## EXERCISE DESCRIPTION
Quote the lines that run from the line containing "cylinder(h = core_len, r" down to the line containing "in imported if". Include both of those lines, reproduce each exactly, and omit everything else.

─── MATERIAL SHOWN ───

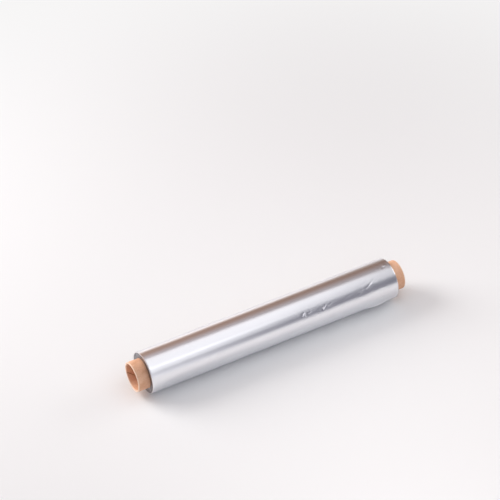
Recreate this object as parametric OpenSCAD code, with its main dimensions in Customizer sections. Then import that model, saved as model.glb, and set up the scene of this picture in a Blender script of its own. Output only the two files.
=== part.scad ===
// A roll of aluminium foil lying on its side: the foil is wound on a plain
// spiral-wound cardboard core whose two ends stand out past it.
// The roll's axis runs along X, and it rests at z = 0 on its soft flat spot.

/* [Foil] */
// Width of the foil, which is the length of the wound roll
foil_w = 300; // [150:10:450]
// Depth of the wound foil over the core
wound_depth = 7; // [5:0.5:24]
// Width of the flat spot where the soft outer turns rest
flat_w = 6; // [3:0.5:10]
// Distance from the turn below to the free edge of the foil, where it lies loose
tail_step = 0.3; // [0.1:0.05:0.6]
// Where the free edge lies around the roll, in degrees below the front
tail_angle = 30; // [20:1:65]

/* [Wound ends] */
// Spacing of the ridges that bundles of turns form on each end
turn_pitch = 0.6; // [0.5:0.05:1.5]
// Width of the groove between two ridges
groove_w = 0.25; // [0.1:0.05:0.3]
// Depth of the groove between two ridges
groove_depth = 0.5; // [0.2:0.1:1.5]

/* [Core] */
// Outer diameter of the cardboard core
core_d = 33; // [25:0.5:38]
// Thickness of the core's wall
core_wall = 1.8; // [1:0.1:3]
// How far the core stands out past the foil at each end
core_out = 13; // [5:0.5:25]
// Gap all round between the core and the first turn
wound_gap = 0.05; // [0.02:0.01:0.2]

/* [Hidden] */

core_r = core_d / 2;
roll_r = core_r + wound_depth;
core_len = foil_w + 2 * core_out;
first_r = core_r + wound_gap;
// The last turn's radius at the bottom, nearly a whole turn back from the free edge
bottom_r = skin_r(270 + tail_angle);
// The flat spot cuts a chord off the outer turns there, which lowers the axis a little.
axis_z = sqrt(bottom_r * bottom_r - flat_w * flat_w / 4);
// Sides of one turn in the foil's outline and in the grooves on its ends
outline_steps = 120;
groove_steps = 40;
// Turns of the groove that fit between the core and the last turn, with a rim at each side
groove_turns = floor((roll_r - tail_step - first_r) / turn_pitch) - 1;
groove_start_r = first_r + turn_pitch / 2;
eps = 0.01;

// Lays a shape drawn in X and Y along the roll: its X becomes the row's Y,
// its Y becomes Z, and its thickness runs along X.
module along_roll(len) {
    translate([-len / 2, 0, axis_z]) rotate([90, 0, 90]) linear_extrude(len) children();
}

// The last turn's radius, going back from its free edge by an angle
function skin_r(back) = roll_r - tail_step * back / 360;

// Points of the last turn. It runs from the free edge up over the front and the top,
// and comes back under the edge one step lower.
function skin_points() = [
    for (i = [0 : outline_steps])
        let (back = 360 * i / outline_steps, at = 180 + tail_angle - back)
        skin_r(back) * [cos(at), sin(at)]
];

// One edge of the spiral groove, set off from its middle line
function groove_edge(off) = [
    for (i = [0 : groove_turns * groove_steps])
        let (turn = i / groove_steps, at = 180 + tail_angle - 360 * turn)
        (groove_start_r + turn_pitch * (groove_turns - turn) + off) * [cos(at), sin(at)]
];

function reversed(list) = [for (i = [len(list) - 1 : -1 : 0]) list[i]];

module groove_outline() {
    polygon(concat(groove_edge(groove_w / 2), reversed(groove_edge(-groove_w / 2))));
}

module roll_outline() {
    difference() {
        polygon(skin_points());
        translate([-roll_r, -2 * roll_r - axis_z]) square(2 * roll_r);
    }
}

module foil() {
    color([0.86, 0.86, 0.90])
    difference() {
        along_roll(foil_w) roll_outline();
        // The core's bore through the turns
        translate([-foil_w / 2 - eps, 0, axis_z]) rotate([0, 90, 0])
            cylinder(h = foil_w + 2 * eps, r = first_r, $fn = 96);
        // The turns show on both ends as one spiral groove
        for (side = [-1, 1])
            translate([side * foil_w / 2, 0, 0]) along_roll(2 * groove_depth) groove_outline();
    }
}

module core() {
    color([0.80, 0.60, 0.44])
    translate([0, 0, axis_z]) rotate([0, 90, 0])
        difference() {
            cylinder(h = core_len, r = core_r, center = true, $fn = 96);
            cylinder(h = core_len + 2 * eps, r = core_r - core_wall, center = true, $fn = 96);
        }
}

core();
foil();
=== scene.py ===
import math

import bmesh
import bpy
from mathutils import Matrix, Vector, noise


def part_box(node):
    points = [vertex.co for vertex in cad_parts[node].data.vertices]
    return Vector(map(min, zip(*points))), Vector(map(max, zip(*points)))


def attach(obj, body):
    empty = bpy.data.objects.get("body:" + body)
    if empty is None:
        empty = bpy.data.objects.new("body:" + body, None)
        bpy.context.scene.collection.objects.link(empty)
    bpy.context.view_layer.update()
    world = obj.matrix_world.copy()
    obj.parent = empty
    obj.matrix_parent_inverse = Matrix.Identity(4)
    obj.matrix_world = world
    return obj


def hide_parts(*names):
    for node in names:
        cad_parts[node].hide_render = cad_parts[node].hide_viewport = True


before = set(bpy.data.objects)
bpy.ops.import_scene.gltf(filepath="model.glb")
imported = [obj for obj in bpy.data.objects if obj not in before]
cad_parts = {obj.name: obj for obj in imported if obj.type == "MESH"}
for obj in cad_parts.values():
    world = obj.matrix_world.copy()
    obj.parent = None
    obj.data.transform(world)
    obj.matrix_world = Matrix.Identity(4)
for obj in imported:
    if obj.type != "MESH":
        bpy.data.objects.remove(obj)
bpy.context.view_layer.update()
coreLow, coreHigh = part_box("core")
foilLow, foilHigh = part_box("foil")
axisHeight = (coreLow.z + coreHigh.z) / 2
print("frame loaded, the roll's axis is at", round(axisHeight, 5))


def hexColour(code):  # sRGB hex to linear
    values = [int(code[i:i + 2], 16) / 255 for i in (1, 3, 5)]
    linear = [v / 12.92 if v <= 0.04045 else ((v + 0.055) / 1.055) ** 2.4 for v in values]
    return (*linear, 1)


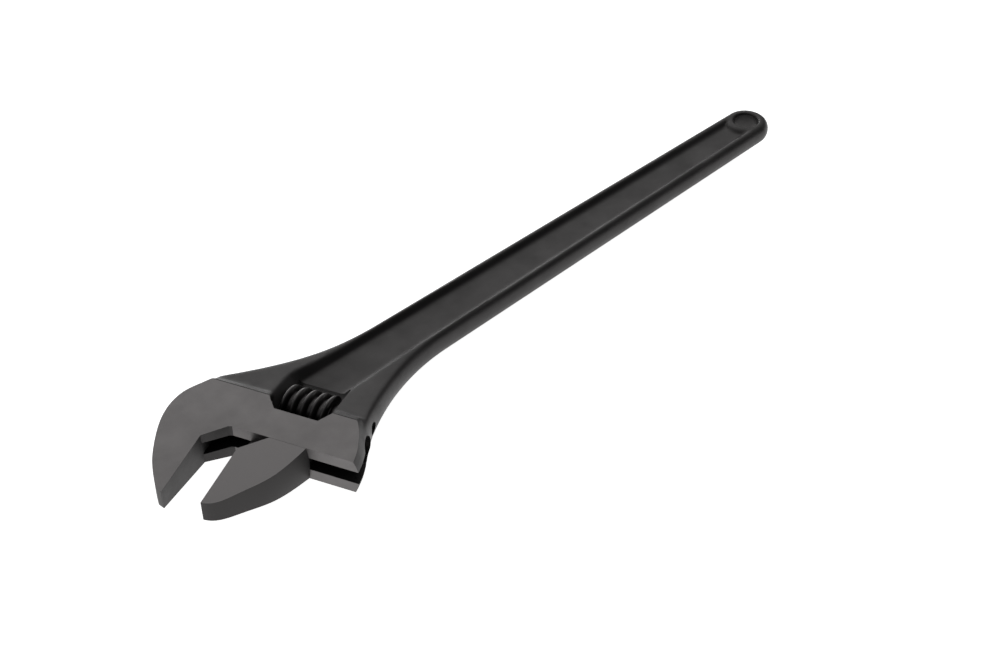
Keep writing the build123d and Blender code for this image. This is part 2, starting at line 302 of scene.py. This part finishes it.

───

## OUTPUT OF THE TASK
            cylinder(h = core_len, r = core_r, center = true, $fn = 96);
            cylinder(h = core_len + 2 * eps, r = core_r - core_wall, center = true, $fn = 96);
        }
}

core();
foil();
=== scene.py ===
import math

import bmesh
import bpy
from mathutils import Matrix, Vector, noise


def part_box(node):
    points = [vertex.co for vertex in cad_parts[node].data.vertices]
    return Vector(map(min, zip(*points))), Vector(map(max, zip(*points)))


def attach(obj, body):
    empty = bpy.data.objects.get("body:" + body)
    if empty is None:
        empty = bpy.data.objects.new("body:" + body, None)
        bpy.context.scene.collection.objects.link(empty)
    bpy.context.view_layer.update()
    world = obj.matrix_world.copy()
    obj.parent = empty
    obj.matrix_parent_inverse = Matrix.Identity(4)
    obj.matrix_world = world
    return obj


def hide_parts(*names):
    for node in names:
        cad_parts[node].hide_render = cad_parts[node].hide_viewport = True


before = set(bpy.data.objects)
bpy.ops.import_scene.gltf(filepath="model.glb")
imported = [obj for obj in bpy.data.objects if obj not in before]
cad_parts = {obj.name: obj for obj in imported if obj.type == "MESH"}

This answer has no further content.